После работы над “Старыми песнями” я с Эрнстом встречалась в общих дружеских компаниях, мы держали друг друга в поле внимания, но рабочих пересечений, к моему сожалению, не было. В дни прощания с Ромой я сквозь затуманенное сознание натыкалась глазами на очертания его мощной фигуры… Костя, при всей своей жесткости, человек невероятно преданный и сентиментальный.

В 2014 году на приемных экзаменах в Школе– студии появилась белокурая девушка, которая уже к тому времени слыла негласной невестой Константина Львовича Эрнста. Читая обязательный на вступительных прослушиваниях литературный материал, белокурая красавица покрывалась предательским румянцем, застенчиво опускала глаза, стеснительно понижала громкость голоса. Софья была старше многих из поступавших, но выглядела абсолютным подростком. Я смотрела на ее испуганно-приподнятые плечи и думала, как же непросто придется этой девочке завоевывать свое пространство, отстаивать свое право находиться здесь… а может быть, она и не собирается этого делать, а будет “плыть по воле волн”, не затрачиваясь и не прилагая усилий, – всякие блатные персонажи пропорхнули перед моими глазами за три с половиной десятилетия моего педагогического стажа… Возможно, думала я, отсидит полагающиеся четыре года учебы и умчится в светское кружение с необязательным дипломом Школы-студии МХАТ в холеных руках…
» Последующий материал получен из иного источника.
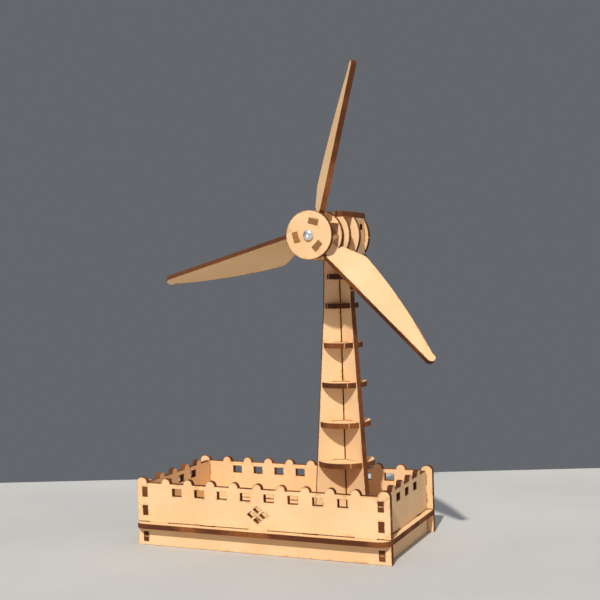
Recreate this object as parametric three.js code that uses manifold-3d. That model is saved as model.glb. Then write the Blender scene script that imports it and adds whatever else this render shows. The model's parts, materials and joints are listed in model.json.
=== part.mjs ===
// Desk tray with a model wind turbine, a slot-together kit cut from 3 mm board.
//
// The tray is a floor plate with walls above it and a skirt below it. A tower of three
// tapered fins and round ribs stands in the tray and carries a nacelle of ribs, and the
// three-bladed rotor turns on a small machine screw at the front of the nacelle.
//
// Millimetres, +Z up, the front of the tray faces -Y. The pieces are first placed from
// the tray's front left bottom corner, then the whole model is moved so that the origin
// is the bottom centre of its bounding box.

import * as THREE from "three";
import * as BufferGeometryUtils from "three/addons/utils/BufferGeometryUtils.js";
import Module from "manifold-3d";

const wasm = await Module();
wasm.setup();

// Driving dimensions

const BOARD = 3; // thickness of the board
const PLAY = 0.1; // gap on each side of a tab in its slot

const TRAY_LENGTH = 160; // over the outer ends of the front wall
const TRAY_DEPTH = 80; // over the outer faces of the front and back walls
const SKIRT_HEIGHT = 10.7;
const WALL_TOP = 37.2; // height of the wall's edge between the merlons
const FLOOR_LIP = 5; // the floor plate's lip in front of and behind the walls
const FLOOR_CORNER = 6.5; // radius of the floor plate's corners
const SIDE_INSET = 4; // from the end of the front wall to the side wall's face
const PITCH = 15; // from merlon to merlon, and from window to window
const MERLON_RADIUS = 3;
const END_MERLON = { width: 7.2, height: 3.1 };
const WINDOW = { width: 6, height: 4.3, z: 32.2 };
const CORNER_TAB = { height: 5.4, upper: 31.7, lower: 20.7, skirt: 5.1 };
const MOTIF = { z: 22.5, reachX: 3.9, reachZ: 3, halfWidth: 2.5, halfHeight: 1.9 };

const TOWER = { x: 119.5, y: 40 };
const SEAM = { left: 1.1, right: 1.1, back: 0.6 }; // from the axis to each fin's inner edge
const FIN = { foot: 19.8, waist: 10.6, waistZ: 141, head: 9.9 }; // half-widths and a height
const FIN_FOOT_TAB = [6, 14]; // radial extent of the tab in the floor plate
const FIN_HEAD_TAB = [3, 8]; // radial extent of the tab in the nacelle floor
const RIBS = { firstZ: 47.7, step: 22.9, count: 5, topZ: 156.2 };
const RIB_INSET = 0.7; // a rib's rim lies this far inside the fins' edges
const RIB_TOP_INSET = 1.6;
const RIB_SLOT_START = 0.5; // a rib's slots start at this part of its radius

const HUB = { y: -4.9, z: 179.4, frontRadius: 13.5, backRadius: 14, gap: 11 };
// A mount's slots in the hub discs, from the axis along its blade and clockwise of it
const HUB_SLOT = { distance: 7.65, shift: 1, width: 5.45, play: 0.05 };
const MOUNT_HALF_LENGTH = 9.2;
const BLADE_ANGLE = 15.1; // of the first blade, clockwise from the top
const BLADE_PITCH = -55; // out of the plane of the rotor
const BLADE = {
  tongue: { start: 5.4, chord: [-2.6, 3.6], play: 0.25 },
  root: { start: 10.1, end: 14.4, chord: [-4.4, 5.2], flare: -7.1 },
  lead: 6.3,
  shoulder: { start: [24.4, -13], corner: [27, -14.5], end: [30, -14.05] },
  trailBelly: [60, -11.2],
  trailEnd: [92.4, 0.7],
  tip: { radius: 2.9, centre: 93.4, startAngle: -72 },
};

// Nacelle, measured backwards from the front face of the hub
const NACELLE_RIBS = [
  { name: "front", offset: 18, radius: 16.8 },
  { name: "middle", offset: 30, radius: 18 },
  { name: "rear", offset: 46.3, radius: 17.5 },
];
const NACELLE_TOP = 10.2; // from the rotor axis up to the roof
const NACELLE_BOTTOM = 10.8; // and down to the floor
const NACELLE_END = 56;
// Half-widths at the front end, in the middle and at the rear end
const ROOF_PLAN = { start: 18, front: 12.6, belly: 16.4, rear: 12.2 };
const NACELLE_FLOOR_PLAN = { start: 29, front: 7, belly: 10.8, rear: 12.2 };
const NACELLE_TAB = { x: 7, width: 4 };
const STRIP = { x: 12, tabHalfHeight: 3 };
const STRIP_WINDOW = { y: [39.5, 43], z: [3.4, 6.3] };

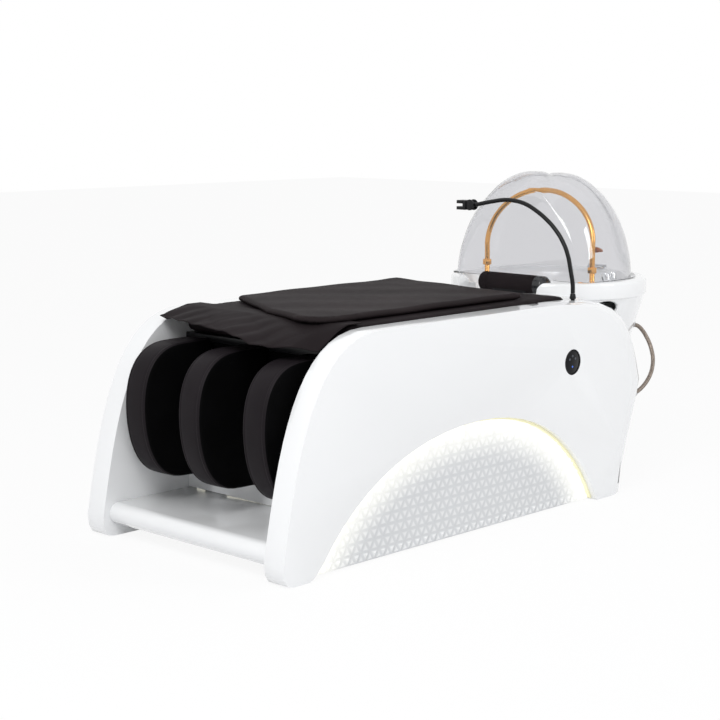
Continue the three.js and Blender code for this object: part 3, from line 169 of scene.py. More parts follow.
def leatherette(name, color, rough, cell=520.0, depth=0.00018, **sockets):
    """Coated cloth: small pebbles pressed into a soft skin."""
    material = finish(name, color, rough, vary=0.22, cloud=5.0, **sockets)
    tree = material.node_tree
    shader = tree.nodes["Principled BSDF"]
    coords = next(n for n in tree.nodes if n.type == "TEX_COORD").outputs["Object"]
    pebble = tree.nodes.new("ShaderNodeTexVoronoi")
    pebble.inputs["Scale"].default_value = cell
    tree.links.new(coords, pebble.inputs["Vector"])
    bumped(tree, shader, pebble.outputs["Distance"], 0.5, depth)
    return material


def glowing(material, face_tint_to_edge_shade, power):
    """Lets a finish give off a little light of its own."""
    shader = material.node_tree.nodes["Principled BSDF"]
    shader.inputs["Emission Color"].default_value = (*face_tint_to_edge_shade, 1)
    shader.inputs["Emission Strength"].default_value = power


print("finish makers ready")

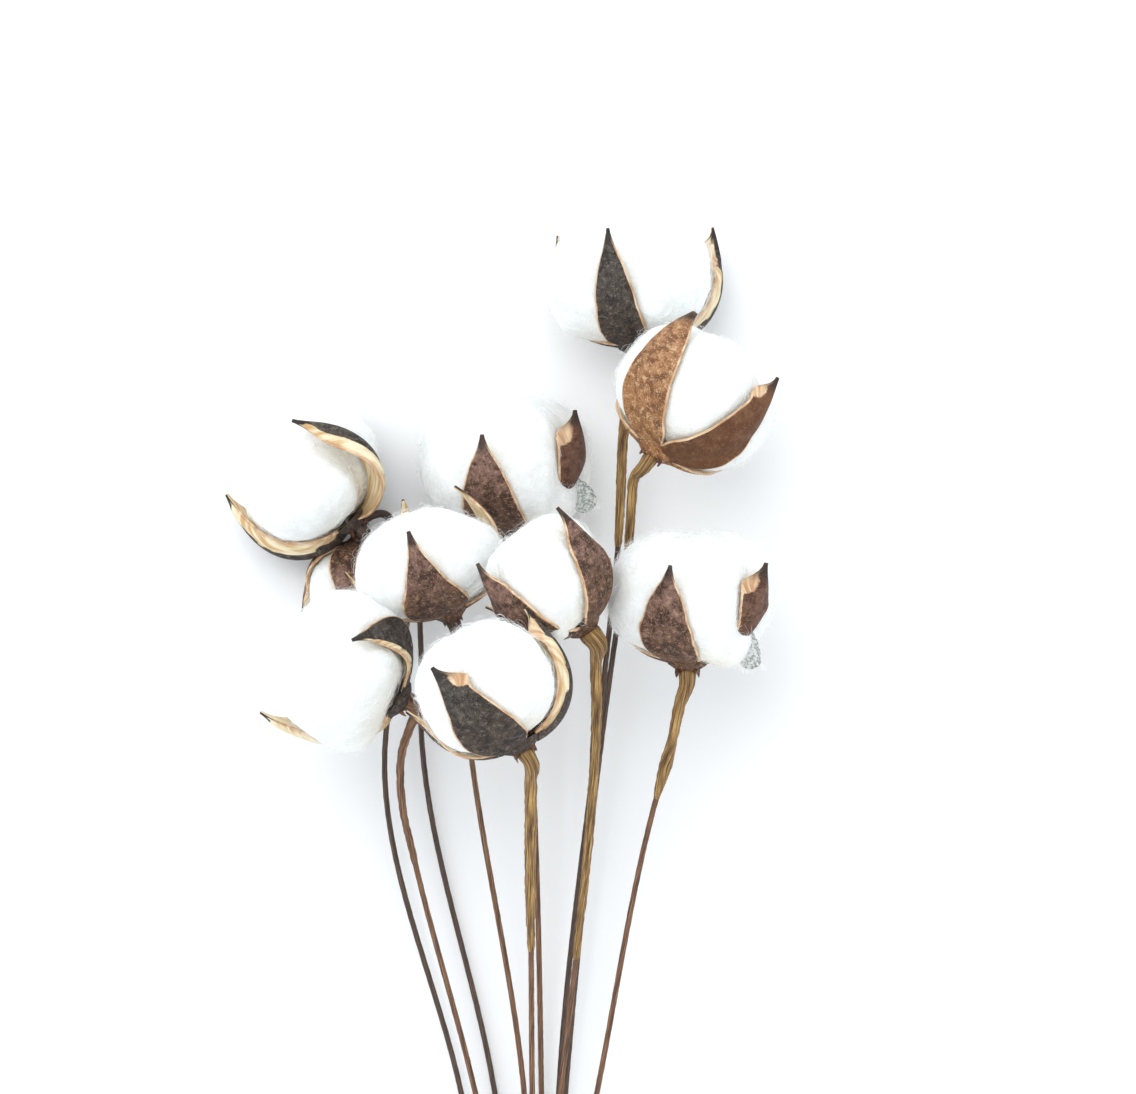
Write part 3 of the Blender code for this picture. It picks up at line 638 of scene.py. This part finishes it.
def valve_loops(boll, own, valve, number, seed):
    """Closed loops of points round a valve, root to tip, with the marks its material reads.

    The loops run over the inside from left to right, and back over the outside.
    """
    share = np.linspace(0.0, 1.0, VALVE_STATIONS + 1)
    spine = valve_spine(boll, own, valve, share)
    across, outward = (way[:, None] for way in valve_directions(own, valve, spine, share))
    wave = np.array([noise.noise(Vector((seed * 3.1, s * 9.0, 0.0))) for s in share])
    half = valve_half_width(valve, share) * (1 + 0.05 * wave * np.sin(math.pi * share))
    half = half[:, None]
    bow = 0.5 * half**2 / boll.half_width
    v = np.linspace(-1.0, 1.0, VALVE_COLUMNS + 1)[None, :]
    bulge = valve.hollow * np.sin(math.pi * (0.1 + 0.9 * share))[:, None]
    flare = abs(valve.wing) * np.exp(-(((share - WING_SHARE) / WING_SPREAD) ** 2))[:, None]
    wing_side = math.copysign(1.0, valve.wing)
    wing = flare * np.maximum(0.0, v * wing_side)
    lift = bulge * (1 - v**2) - bow * v**2
    inside = spine[:, None] + (v * half)[..., None] * across + lift[..., None] * outward
    inside = inside + (wing_side * wing)[..., None] * own.right
    inside = pushed_out(boll, own, inside, LINT_GAP)
    slim = np.minimum(1.0, half / SLIM_HALF_WIDTH)
    thick = VALVE_EDGE + (VALVE_BACK - VALVE_EDGE) * (1 - v**2) * slim
    roll = ROLLS.get((boll.name, number), (1, 0.0))
    pale, raised = rolled_margin(roll, seed, share, v, half)
    outside = inside + (thick + raised)[..., None] * outward
    fading = np.sin(math.pi * share)[:, None] ** 0.5 * slim
    midrib = MIDRIB[0] * np.exp(-((v / MIDRIB[1]) ** 2)) * fading
    inside = inside - midrib[..., None] * outward
    rim = RIM_BULGE * np.minimum(1.0, half)[..., None] * across
    left = (inside[:, :1] + outside[:, :1]) / 2 - rim
    right = (inside[:, -1:] + outside[:, -1:]) / 2 + rim
    loops = np.concatenate([inside, right, outside[:, ::-1], left], 1)

    flat = np.ones_like(half)
    line = v * flat
    places = np.concatenate([line, flat, line[:, ::-1], -flat], 1)
    inner = np.concatenate([np.ones_like(line), 0.5 * flat, pale[:, ::-1], 0.5 * flat], 1)
    winged = np.concatenate([wing, wing[:, -1:], wing[:, ::-1], wing[:, :1]], 1)
    edge = np.exp(-(1 - np.abs(places)) * half / CORK_REACH)
    edge = np.maximum(edge, np.clip(winged / CORK_ON_WING, 0.0, 1.0))
    length = np.concatenate([[0.0], np.cumsum(np.linalg.norm(np.diff(spine, axis=0), axis=1))])
    face = np.stack([inner, edge, share[:, None] + 0 * inner], -1)
    grain = np.stack([places * half, length[:, None] + 0 * inner, inner + seed * 7.3], -1)
    return loops, face, grain


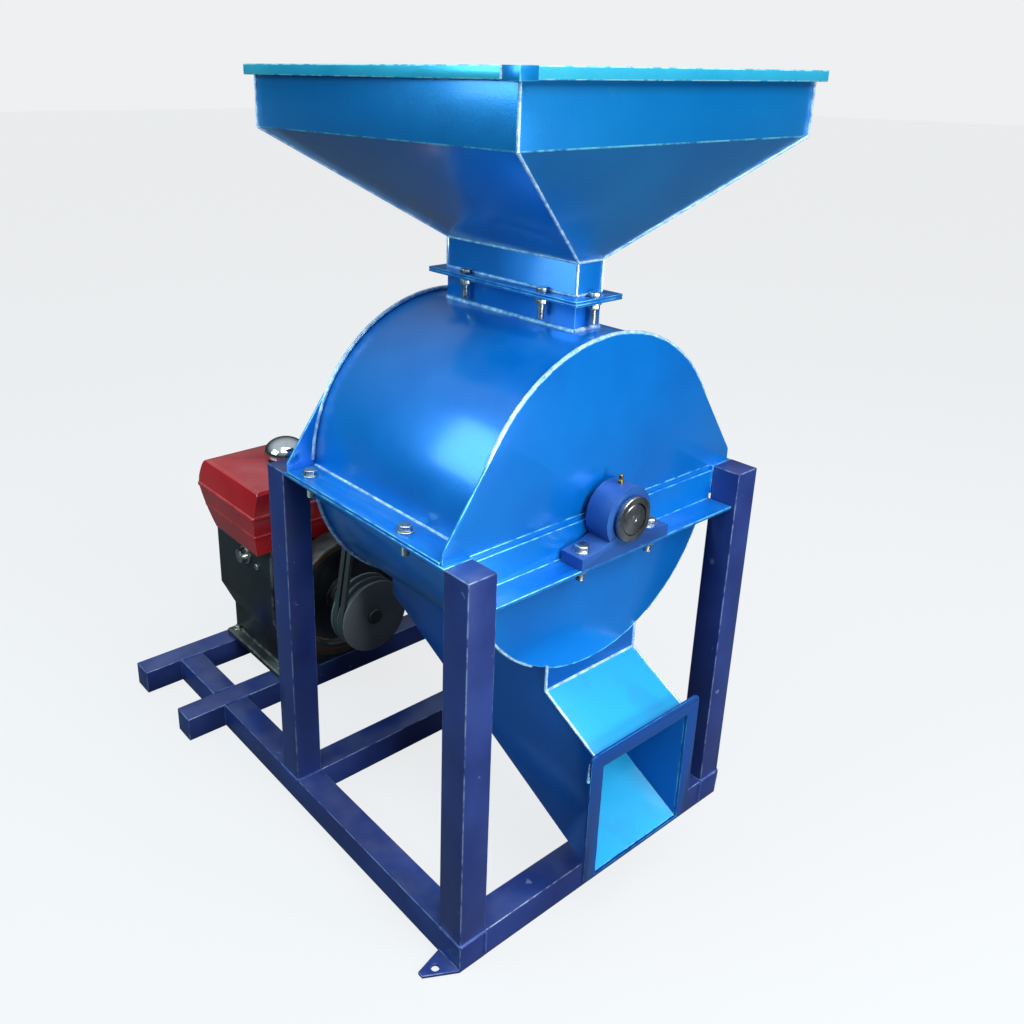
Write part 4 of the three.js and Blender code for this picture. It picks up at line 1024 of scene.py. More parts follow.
@dataclass
class Casing:
    """The round, split casing with its ledges, side rails and split-flange bolts.

    Attributes:
        shop: what the sub-assembly works with.
        plate_edge: rounding of the plates' edges.
        bolt_tail: thread below the split flange's nuts.
    """

    shop: Shop
    plate_edge: float = 0.0012
    bolt_tail: float = 0.018

    def build(self) -> None:
        """Dresses the plates, and adds the rim beads and the bolts."""
        for node in ("upper_shell", "lower_shell", "upper_cheek_front", "upper_cheek_rear",
                     "lower_cheek_front", "lower_cheek_rear", "bearing_ledge_front",
                     "bearing_ledge_rear", "side_rail_left", "side_rail_right"):
            self.shop.adopt(node, PALETTE.casing, self.plate_edge, 2, 40.0)
        self.shop.keep("sizing_screen", PALETTE.steel)
        self.weld_rims()
        self.bolt_split()

    def weld_rims(self) -> None:
        """Beads in the corner between the shell and each end plate."""
        bead = Bead(0.0034, 0.0048)
        low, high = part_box("lower_cheek_front")
        radius = (high.x - low.x) / 2 + 0.0004
        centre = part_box("rotor_shaft")[0].lerp(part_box("rotor_shaft")[1], 0.5)
        shell_low, shell_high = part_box("upper_shell")
        for y in (shell_low.y - 0.0008, shell_high.y + 0.0008):
            bead.run(arc((0.0, y, centre.z), radius, 3.0, 177.0, 96))
        for y in (shell_low.y - 0.0008, shell_high.y + 0.0008):
            bead.run(arc((0.0, y, centre.z), radius, 183.0, 240.0, 32))
            bead.run(arc((0.0, y, centre.z), radius, 300.0, 357.0, 32))
        bead.done("rim_welds", PALETTE.bead, "frame", "casing_paint")
        flange = Bead(0.0026)
        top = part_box("side_rail_left")[1].z + 0.0055
        for sign in (-1.0, 1.0):
            x = sign * (radius - 0.002)
            flange.run([(x, shell_low.y + 0.004, top), (x, shell_high.y - 0.004, top)])
        flange.done("split_flange_welds", PALETTE.bead, "frame", "casing_paint")

    def bolt_split(self) -> None:
        """Four bolts through the split flange and the side rails."""
        bolts = Fasteners(0.019, 0.012, "frame", "split_bolts")
        low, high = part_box("upper_shell")
        for side in ("left", "right"):
            rail_low, rail_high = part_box(f"side_rail_{side}")
            sign = -1.0 if side == "left" else 1.0
            outer = max(abs(rail_low.x), abs(rail_high.x))
            x = sign * (outer - 0.022)
            top = rail_high.z + 0.0053
            for y in (low.y + 0.1017, high.y - 0.0357):
                bolts.head((x, y, top), Axis.Z)
                bolts.nut((x, y, rail_high.z - 0.005), Axis.DOWN, self.bolt_tail)
        bolts.done()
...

Осенью, когда курс Софьи переместился на второй год обучения, я приступила к работе над дипломным спектаклем “Путешествие в Твин-Пикс” по мотивам сериала Дэвида Линча. Увидев в коридоре Школы-студии Соню с заметно округлившимся животом, я утвердилась в правильности своих предсказаний. Но каково же было мое изумление, когда эта студентка пришла на первое занятие в полной готовности принимать участие в работе. У нас состоялся разговор… я предлагала в спектакле участия не принимать, не занимать место, которое с пользой получит другая студентка; спокойно насладиться беременностью, а затем и месяцами счастливого материнства… Соня слушала, опустив голову, потом тихо произнесла: “Можно я буду работать? Я буду работать”. Услышав железобетонную интонацию, я отступила.

Всё, что происходило в этот год работы над спектаклем, меня абсолютно поразило: она первая и всегда готовая приходила на занятия, с видимыми усилиями преодолевала все недюжинные трудности и нагрузки наравне со всеми студентами, с кроткой покорностью выслушивала мои нелицеприятные крики в свой адрес, никакие увещевания поберечься на нее не действовали – она трудилась, как раб на галерах. Зимой, в каникулы, она родила дочь, это прошло без какого-либо нарушения учебного процесса. После зимних каникул она уже была в строю, каждые три часа неслышно удалялась сцеживать молоко, и заветные бутылочки с водителем отправлялись домой к новорожденной. Я видела, как расплываются молочные круги на груди ее репетиционной формы, пыталась ее поберечь, на что получала мягкий, интеллигентный отпор.